After Vergerio the Nuncio had returned to Rome in the beginning of 1536, full of extravagant hopes, he took part in the drafting of the Bull already mentioned, summoning the Council to meet at Mantua in 1537. In the same year he was consecrated bishop. He was not, however, employed in diplomacy as frequently as he wished. In 1541 unfavourable reports began to circulate concerning his attitude towards the Church; he was charged with Protestant leanings, though some of the witnesses in the trial which he had to stand at Venice protested his entire innocence.
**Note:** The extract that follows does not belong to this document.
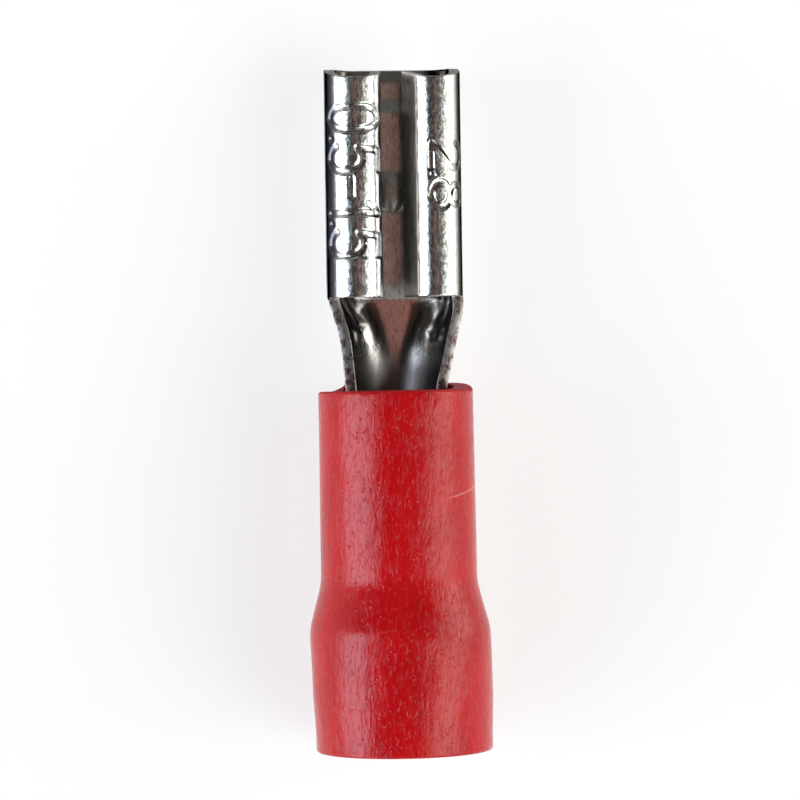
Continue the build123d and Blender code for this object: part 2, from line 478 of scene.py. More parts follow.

At any rate, towards the close of 1548 he openly apostatised and fled to the Grisons, where he placed his services at the disposal of the Swiss Reformers. His desire to distinguish himself next caused him to abandon the Swiss Zwinglians and to settle at Tübingen. After many journeys, undertaken with the object of thwarting the Church of Rome, this pushful and unrestrained man died at Tübingen in 1565, still at enmity with Catholicism.[1441]